The complaint, after two amendings, contained counts asserting two distinct theories leading to defendant’s liability. One was that the relation of master and servant existed between plaintiff and defendant at the time of plaintiff’s injury. The. other was that plaintiff was not then so related in employment to defendant; but was then engaged in the mine of defendant upon the invitation of the defendant. Answering counts declaring on both theories, the intent of the pleader, in plea 7, was at least alternatively, to impute to plaintiff the negligence of Robinson, “with whom plaintiff was jointly working in a joint undertaking,” in failing to see that the roof of the mine was properly supported.
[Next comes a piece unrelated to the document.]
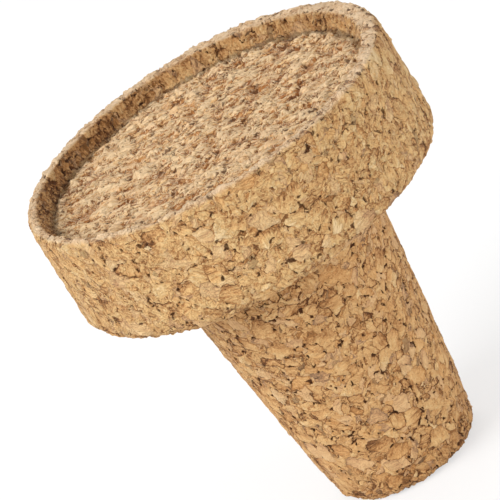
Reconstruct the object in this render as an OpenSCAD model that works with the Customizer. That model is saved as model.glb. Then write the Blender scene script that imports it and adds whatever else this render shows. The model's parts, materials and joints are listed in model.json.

The plea was not a sufficient answer to those counts whereby liability was asserted as upon the theory that the relation of master and servant prevailed between plaintiff and defendant at the time of the injury. This important fact is not negatived in plea 7. In fact, it is conceded; for the effort was, by plea 7, to avoid liability because of the contributory negligence of one whose want of care was imputable to the plaintiff. Nor is it averred that Robinson was not a servant of the defendant. The averments of the plea are not inconsistent with the existence at the time of plaintiff’s injury of the relation of master and servant between Robinson and defendant. The fact that plaintiff and Robinson were engaged at the time in a joint service in a joint undertaking may have been true, and yet both of them may have been servants of the defendant. Nor does the plea assert that plaintiff or Robinson was an independent contractor, as that status has been defined here.—Rome & *559Decatur R. R. Co. v. Chasteen, 88 Ala. 591, 7 South. 94; Mayor, etc., v. McCary, 84 Ala. 469, 4 South. 630; Drennen v. Smith, 115 Ala. 396, 22 South. 442. The obligation assumed by the pleader, of course, was to so relate Robinson to plaintiff as to warrant the imputation to plaintiff of Robinson’s non-performance of duty. The demurrer objected that the plea failed in that particular. We think that ground was well taken, and that the demurrer should have been sustained. We see no fault in plea 8.—Merriweather v. Sayre Mining Co., 161 Ala. 441, 49 South. 916.
For the errors indicated, the judgment is reversed and the cause is remanded.
Reversed and remanded.
Dowdell, C. J., and Simpson and Mayfield, JJ., concur.